Selective Laser Sintering

The Selective Laser Sintering is a technique of laser prototyping that employs thermoplastic powders of materials sintered by using a laser beam. Thanks to the rollers, the powders are spread and compacted, the laser scan will then heat them up to a temperature slightly lower than the melting one, just covering up the area identified by the slicing, without any interest for the rest of the powder, and thus creating all the parts of the item, based on the forms prepared through the 3D software. At the end of the production, the extra powder that is not sintered is removed. Then the item can be refined through shaving removal procedures, colouring or metal plating.

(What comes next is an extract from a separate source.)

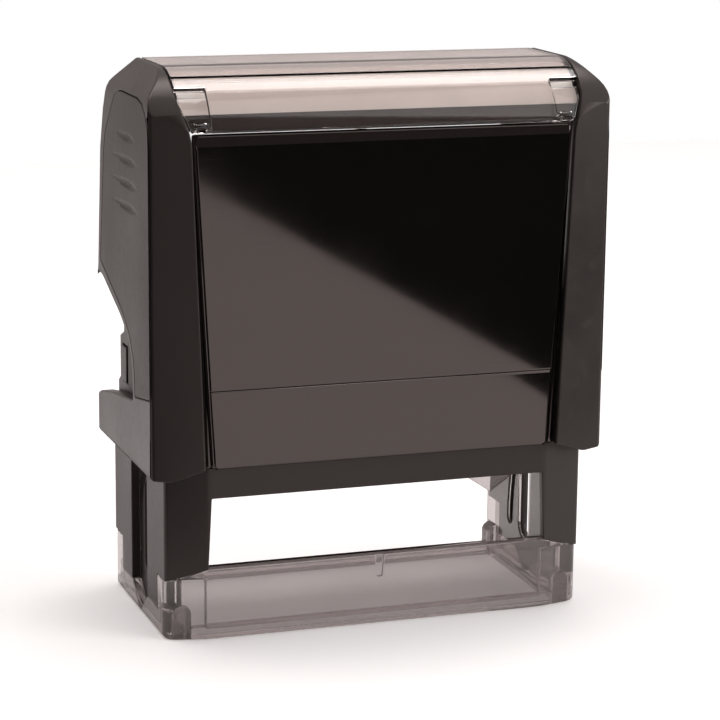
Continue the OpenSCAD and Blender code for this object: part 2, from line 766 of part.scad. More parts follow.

This technology enables to accelerate significantly the prototyping processes, to handle quickly possible changes and to realise complex shapes, even with internal holes and cavities, hardly feasible using traditional technologies. Thanks to SLS, indeed, it is possible to obtain high-performance prototypes, with functional characteristics similar to the final material for assembly checking, for size amd shape tests. This is making possible to study a project and its development prior to the production, in order to evaluate the functionality or the design of a product in a very flexible way.

According to the selected material, it is possible to obtain items that can offer mechanical performances or items that are simple models. Moreover, this technology is also really popular among companies that does not require a large-scale production, and sometimes the rapid prototyping is used for “micro-productions”, aimed at creating a set of items (even non-identical items), without the need for moulds and other machinery.

Rapid prototyping differs from traditional mechanical manufacturing processes that work by substraction of material. In substractive manufacturing, the desired shape is obtained by removing pieces from a block of raw material; whereas in additive manufacturing, such as Rapid Prototyping techniques, the items are created by adding material layer by layer.


eos p770

EOS P770

SLS printer with two lasers for the production of large parts and for industrial high-throughput manufacturing.

Prosilas is the first company in Italy that produces with the EOS P770, a next-generation 3D printer tested at the end of August 2017 that, with a building volume of over 150 liters (a record for the 3D technology), boasts a production capacity up to 20% higher than machines of the same category at equal quality.Thanks to the optimized temperature management, to the improved recoating speed and to the high-power lasers, the build time are significantly reduced. The improved digital scanners reach an unrivalled accuracy, allowing an overlap area with no visible edges.

EOS P396

System forlaser sintering for serial parts and functional prototypes production from polymer materials.

With an actual building volume of 300x300x600 mm, this highly productive system allows the manufacture of serial components, spare parts, functional prototypes and models directly from CAD data.It ensures a high productivity and homogeneous part properties.

The spot pyrometer accurately and continuously measures the temperature of the material layer to be exposed and allows an overall reduction of non-productive time down to 60%. With the low-wear, high-speed recoater, the material is applied faster with the same consistent precision, thus improving the build speed. Moreover, the powerful 70 W laser helps to boost the build rate.




The SLA printing is a technology based on the photopolymerization of a resin placed in a vat, on which a laser emits a UV radiation to which the resin is sensitive, and traces high precision shapes layer by layer.

It is used for all these projects that need high precision. Thanks to the stereolithography, it is possible to produce complex models in a high level of transparency. These characteristics make it suitable for the production of parts for the automotive, medical and consumer electronic sectors: particularly for lenses and car lighting, packaging, silicon mold models, wind tunnel tests and quickcast patterns. The parts made with resin through stereolithography have an optimal dimensional stability in the long term and functional properties that makes it one of the most requested prototyping processes.

The parts made thanks to stereolithography lend themselves really well to superficial finishes such as sanding and painting and they are suitable supports for the application of metal inserts and screw threading.